The collection arrives on the heels of The Songpoet, a 2021 documentary that looks back on the life and, most important, Andersen’s artistry. The subject of all this attention is, of course, grateful that he’s receiving so much renewed appreciation this late in his career, but he approaches it all with a bit of bemusement.

“I didn’t have anything to do with [making the film],” he says. “I watched it like any other audience member. You’re watching this person, and the person happens to be you. All of us are so used to looking at reality from the inside looking out, through our eyes. We’re not used to seeing ourselves how others see us. In a film, you’re forced to see all of that. The amusing aspect was that I don’t remember things looking the way they do in the film, and I don’t recall thinking or feeling that way at all when I was age 25. But they say photos don’t lie.”

The tribute album boasts tracks from several of Andersen’s family members— musical artists in their own right—and such denizens of the singer-songwriter and indie-rock communities as Syd Straw, Richard Barone, Allison Moorer, Albert Lee, Dom Flemons, Amy Helm, Lenny Kaye, Elliott Murphy, Mary Chapin Carpenter, Larry Campbell, Teresa Williams and Arlen Roth. Andersen’s “Rains Are Gonna Come” is covered by Evan Stanley, who isn’t yet as famous as his dad, Kiss’ Paul Stanley, but might be someday.

The chosen songs are well-matched with the artists performing them, drawn from the more than 20 albums Andersen has released since his 1965 Vanguard Records debut, Today Is the Highway. Tracks are plucked not only from Andersen’s ‘60s work for that label but from his later releases for Columbia and a number of indie imprints. The album, which was released on the Y&T Music label, was executive produced by Jim Wurster, who previously greenlit a single-disc tribute to the late Fred Neil, and produced by Steve Addabbo, a longtime Andersen associate who accompanies the singer on guitar at live gigs.

“It’s a beautiful tribute,” Andersen says. “It kind of morphed from one CD to three. It probably could have gone to four, but it had to stop. I think it shows people that there’s a lot of variety in my writing.”

For Andersen, the songwriting has always been the engine driving him. “Writing is essentially what it’s been all about for me from the beginning, making the invisible become visible,” he says. “Things you see that nobody else sees, you can write down and make it visible.”

From the start, Andersen cut his own path.
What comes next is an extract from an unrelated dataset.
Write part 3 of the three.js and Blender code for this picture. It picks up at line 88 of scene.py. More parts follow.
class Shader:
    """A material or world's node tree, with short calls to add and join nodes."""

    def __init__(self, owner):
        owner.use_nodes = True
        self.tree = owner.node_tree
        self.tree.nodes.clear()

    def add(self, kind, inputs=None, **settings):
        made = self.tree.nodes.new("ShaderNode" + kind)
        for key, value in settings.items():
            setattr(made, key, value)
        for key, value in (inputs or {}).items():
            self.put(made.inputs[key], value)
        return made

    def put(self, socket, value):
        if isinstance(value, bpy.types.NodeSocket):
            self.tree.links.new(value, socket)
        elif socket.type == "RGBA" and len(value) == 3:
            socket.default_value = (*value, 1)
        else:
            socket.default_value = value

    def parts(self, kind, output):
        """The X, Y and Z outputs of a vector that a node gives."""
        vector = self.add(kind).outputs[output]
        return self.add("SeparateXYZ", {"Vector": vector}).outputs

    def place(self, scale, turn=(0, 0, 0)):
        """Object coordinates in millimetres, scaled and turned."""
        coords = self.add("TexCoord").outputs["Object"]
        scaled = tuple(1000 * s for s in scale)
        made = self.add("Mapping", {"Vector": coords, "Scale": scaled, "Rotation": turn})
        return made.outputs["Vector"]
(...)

He hung out with the New York folk crowd, sure, but he was also tight with fellow Pittsburgh native Andy Warhol and his protégé Lou Reed.

“I used to go watch [Andy] paint,”he says. “And Lou was my best friend in the city.”
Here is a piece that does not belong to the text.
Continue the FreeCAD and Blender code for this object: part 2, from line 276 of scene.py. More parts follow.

Andersen spent most of his nights during his Village days hitting the clubs, not so much to check out the folk competition but to sit at the feet of blues and jazz greats like Lightnin’ Hopkins, Muddy Waters and Charles Mingus.

In 1970, Andersen hopped aboard the Festival Express, a cross-Canada train ride that touched down at various stations along the way, where folks like the Grateful Dead, Janis Joplin, The Band and The Flying Burrito Brothers entertained the locals. Andersen was the only solo acoustic artist on the bill. A few years later, he sat down with Bob Weir to write a tune, which became the opening segment of the Grateful Dead’s “Weather Report Suite.” And he fondly remembers picking guitars with Jerry Garcia in a hotel room following a Dead gig, circa ‘71 or ‘72. As Andersen says, “He loved a song of mine called ‘Come to My Bedside, My Darling.’ He started playing it on the guitar and the bridge popped off. It was a Martin 00-18. He just kept playing as if nothing happened. Maybe we were on acid; I don’t know. But he just kept playing.”

Andersen also forged a relationship with The Band’s Danko, and they recorded two albums together with the Norwegian artist Jonas Fjeld.

Although he’s recently had reason to look back on his own past, Andersen admits that he never plays his old recordings— in fact, he doesn’t even own copies. He’s more interested in looking forward. “I’ve been working on an album since 2011, since before they started making the film,” he says. “I’m planning to do a little recording when I go to New York in a couple weeks. Then I think I’m gonna come back in the winter and finish it. I just keep writing new stuff.”